Or actually maybe it's like this (commas instead of and):

only_success = new_frame.groupby('outcome').apply(lambda g: (g[(g['outcome'] == 1), (g['shot_clock'] <= 3), (g['distance'] > 25))])
only_success['shot_type'].value_counts().plot(kind='pie')
dashtsai02 commented 5 years ago

I think the commas with no parentheses worked but then i got this:

Screen Shot 2019-08-07 at 1 40 46 PM
drguthals commented 5 years ago

Try the one with commas and parenthesis that I posted 9 minutes ago

dashtsai02 commented 5 years ago

Tried that one just now. It says invalid syntax

drguthals commented 5 years ago

Can you print only_success to make sure we have that column.

Also, I think you have a mismatched parenthesis on the previous line. Can you copy that whole code into a comment so that we can make sure they are aligned?

dashtsai02 commented 5 years ago

yep we have only_success

I fixed that mismatched parenthesis and then it gave me: SyntaxError: unexpected EOF while parsing

drguthals commented 5 years ago

Hmmm might be best to debug this when on the call then.

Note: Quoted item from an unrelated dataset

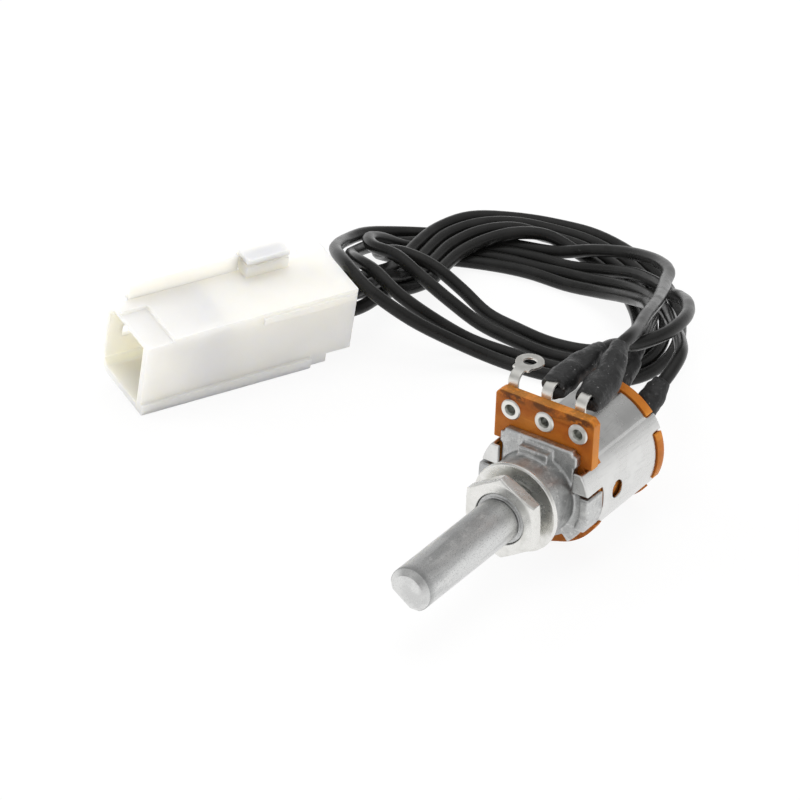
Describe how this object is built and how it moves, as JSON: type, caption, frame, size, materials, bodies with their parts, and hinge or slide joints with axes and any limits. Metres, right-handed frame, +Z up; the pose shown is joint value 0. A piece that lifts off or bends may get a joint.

dashtsai02 commented 5 years ago
only_success['situation'].value_counts().plot(kind='pie', autopct='%1.0f%%')
only_success = new_frame.groupby('outcome').apply(lambda g: (g[(g['outcome'] == 1), (g['shot_clock'] <= 3), (g['distance'] > 25)]))
only_success['shot_type'].value_counts().plot(kind='pie')
dashtsai02 commented 5 years ago
only_success = new_frame.groupby('outcome').apply(lambda g: g[g['outcome'] == 1])
only_success['situation'].value_counts().plot(kind='pie', autopct='%1.0f%%')
only_success = new_frame.groupby('outcome').apply(lambda g: (g[(g['outcome'] == 1), (g['shot_clock'] <= 3), (g['distance'] > 25)]))
only_success['shot_type'].value_counts().plot(kind='pie')
drguthals commented 5 years ago
only_success = new_frame.groupby('outcome').apply(lambda g: (g[g['outcome'] == 1], g[g['shot_clock'] <= 3], g[g['distance'] > 25]))
only_success['shot_type'].value_counts().plot(kind='pie')
drguthals commented 5 years ago
only_success = new_frame.groupby('outcome').apply(lambda g: g[g['outcome'] == 1])
short_success = only_success.groupby('shot_clock').apply(lambda g: g[g['shot_clock'] < 3])
far_short_success = short_success.groupby('distance').apply(lambda g: g[g['distance'] > 25])
far_short_success.head()
far_short_success['shot_type'].value_counts().plot(kind='pie')